Les officiers de la frégate française parcourent les lieux déjà foulés par les précédens navigateurs, mais tout change vite en cette contrée d’où les observateurs ne rapportent pas toujours les mêmes impressions. Sur les rives de la Kawa-Kawa, tantôt basses et noyées, tantôt hautes et accores, les marins admirent les nombreuses criques où l’on trouve de bons mouillages et des situations favorables pour des établissemens maritimes. Dès à présent, on y voit des chantiers de construction et des magasins d’approvisionnemens. Au-dessus, la rivière se partage en trois branches et sur la pointe escarpée qui marque la principale séparation s’élève le pah de Pomaré, l’un des chefs autrefois puissans de La baie des Iles, que l’on déclare petit-fils de l’homme qui mangea le capitaine Marion. Quand on approche de la source de la rivière, on voit à droite une montagne couverte d’arbres superbes, à gauche, la plaine que termine un mamelon où apparaît le village de Kawa-Kawa.

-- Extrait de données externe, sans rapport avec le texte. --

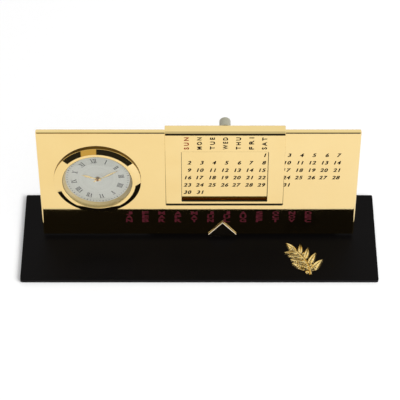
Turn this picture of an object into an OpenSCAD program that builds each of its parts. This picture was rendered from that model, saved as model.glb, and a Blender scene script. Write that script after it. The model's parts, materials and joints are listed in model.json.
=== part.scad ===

Ici, les vieilles fortifications ont persisté. L’enceinte est formée de pieux très rapprochés, ne laissant que les intervalles nécessaires pour servir de meurtrières. Au sommet des plus hauts, on voit encore des sculptures représentant des têtes qui offrent une expression aussi terrible qu’on a pu l’imaginer. La bouche est ouverte, quelquefois bariolée de différentes couleurs, la langue peinte en rouge sort d’une longueur démesurée, brillent les yeux et les dents faits de nacre. Il y a aussi des personnages entiers de proportions colossales et de formes grotesques, comme il convient pour servir d’épouvantails à des gens simples. A l’intérieur de la palissade, des fossés tiennent lieu de chemins couverts. Des angles saillans se projettent en dehors de manière à battre de flanc et à protéger l’enceinte, comme dans une fortification

  1. Voyage autour du monde sur la frégate la Vénus pendant les années 1835-59 sous le commandement du capitaine Abel Du Petit-Thouars, t. III ; 1841.